__Given request__
Give all of the lines again exactly as they read.

__Dataset extract__
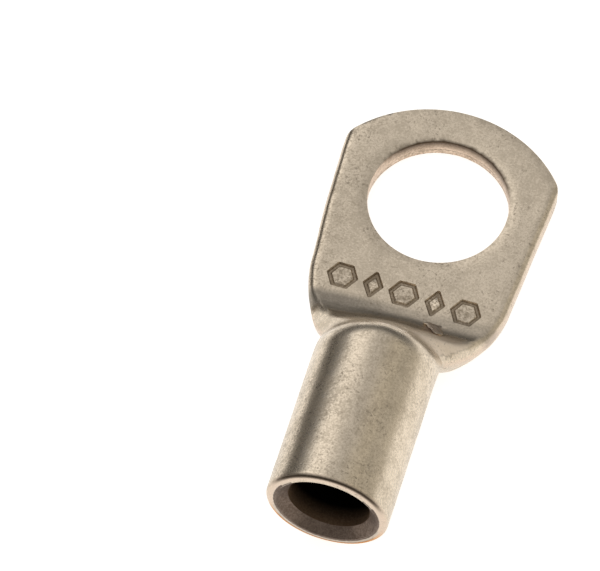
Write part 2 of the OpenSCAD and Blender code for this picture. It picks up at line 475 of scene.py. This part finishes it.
# %% [markdown]
# ## The punch for the stud hole
# The punch is a turned tool, so its cutter is a profile spun once round the
# hole's axis. The profile flares at the top, where a punch draws the skin
# down, stands straight through the upper wall, has a fine ridge at the seam
# between the two walls, and opens a little below, where the slug breaks out.

# %% Punch
HOLE_ROLL = 0.14  # rounding of the hole's upper edge


def punch():
    """The punch and its flare as one turned block."""
    bm = bmesh.new()
    # the breakout below, then the ridge at the seam; each point is a radius and a height
    profile = [(0, -1), (STUD_R + 0.06, -1), (STUD_R + 0.06, 0.0), (STUD_R + 0.05, 0.2)]
    profile += [(STUD_R + 0.02, 0.36), (STUD_R + 0.05, 0.39), (STUD_R, 0.43)]
    for i in range(7):
        t = math.radians(75) * i / 6
        radius = STUD_R + HOLE_ROLL * (1 - math.cos(t))
        profile.append((radius, PALM_T + HOLE_ROLL * (math.sin(t) - 1)))
    profile += [(STUD_R + 0.4, PALM_T + 0.06), (STUD_R + 0.4, PALM_T + 2), (0, PALM_T + 2)]
    points = [bm.verts.new((r, 0, z)) for r, z in profile]
    line = [bm.edges.new(pair) for pair in zip(points, points[1:])]
    bmesh.ops.spin(
        bm, geom=points + line, cent=(0, 0, 0), axis=(0, 0, 1),
        angle=2 * math.pi, steps=128, use_merge=True, use_duplicate=False,
    )
    bmesh.ops.remove_doubles(bm, verts=bm.verts, dist=1e-5)
    bmesh.ops.recalc_face_normals(bm, faces=bm.faces)
    return bm


punch_cutter = as_object(punch(), "punch")
print("punch:", len(punch_cutter.data.polygons), "faces")

# %% [markdown]
# ## A flake at the foot
# Where the press pinched the skin, a small flake of tin lies over the foot of
# the neck. It is a patch of grid laid on the tube's own surface, thickened and
# joined to the tube, so its ragged edge throws a real shadow.


# %% Flake
FLAKE_ROOT = Vector((1.25, -6.36)), Vector((2.08, -6.36))
FLAKE_POINT = Vector((2.0, -7.02)), Vector((2.2, -7.02))
RAGGED = 0.09
FLAKE_T = 0.08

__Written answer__
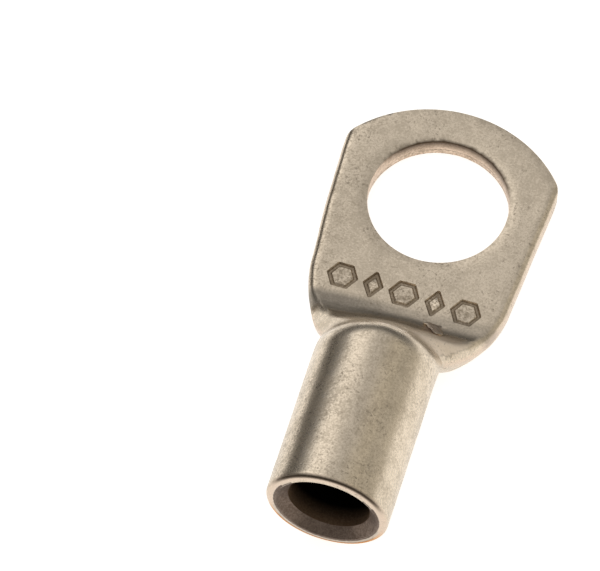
Write part 2 of the OpenSCAD and Blender code for this picture. It picks up at line 475 of scene.py. This part finishes it.
# %% [markdown]
# ## The punch for the stud hole
# The punch is a turned tool, so its cutter is a profile spun once round the
# hole's axis. The profile flares at the top, where a punch draws the skin
# down, stands straight through the upper wall, has a fine ridge at the seam
# between the two walls, and opens a little below, where the slug breaks out.

# %% Punch
HOLE_ROLL = 0.14  # rounding of the hole's upper edge


def punch():
    """The punch and its flare as one turned block."""
    bm = bmesh.new()
    # the breakout below, then the ridge at the seam; each point is a radius and a height
    profile = [(0, -1), (STUD_R + 0.06, -1), (STUD_R + 0.06, 0.0), (STUD_R + 0.05, 0.2)]
    profile += [(STUD_R + 0.02, 0.36), (STUD_R + 0.05, 0.39), (STUD_R, 0.43)]
    for i in range(7):
        t = math.radians(75) * i / 6
        radius = STUD_R + HOLE_ROLL * (1 - math.cos(t))
        profile.append((radius, PALM_T + HOLE_ROLL * (math.sin(t) - 1)))
    profile += [(STUD_R + 0.4, PALM_T + 0.06), (STUD_R + 0.4, PALM_T + 2), (0, PALM_T + 2)]
    points = [bm.verts.new((r, 0, z)) for r, z in profile]
    line = [bm.edges.new(pair) for pair in zip(points, points[1:])]
    bmesh.ops.spin(
        bm, geom=points + line, cent=(0, 0, 0), axis=(0, 0, 1),
        angle=2 * math.pi, steps=128, use_merge=True, use_duplicate=False,
    )
    bmesh.ops.remove_doubles(bm, verts=bm.verts, dist=1e-5)
    bmesh.ops.recalc_face_normals(bm, faces=bm.faces)
    return bm


punch_cutter = as_object(punch(), "punch")
print("punch:", len(punch_cutter.data.polygons), "faces")

# %% [markdown]
# ## A flake at the foot
# Where the press pinched the skin, a small flake of tin lies over the foot of
# the neck. It is a patch of grid laid on the tube's own surface, thickened and
# joined to the tube, so its ragged edge throws a real shadow.


# %% Flake
FLAKE_ROOT = Vector((1.25, -6.36)), Vector((2.08, -6.36))
FLAKE_POINT = Vector((2.0, -7.02)), Vector((2.2, -7.02))
RAGGED = 0.09
FLAKE_T = 0.08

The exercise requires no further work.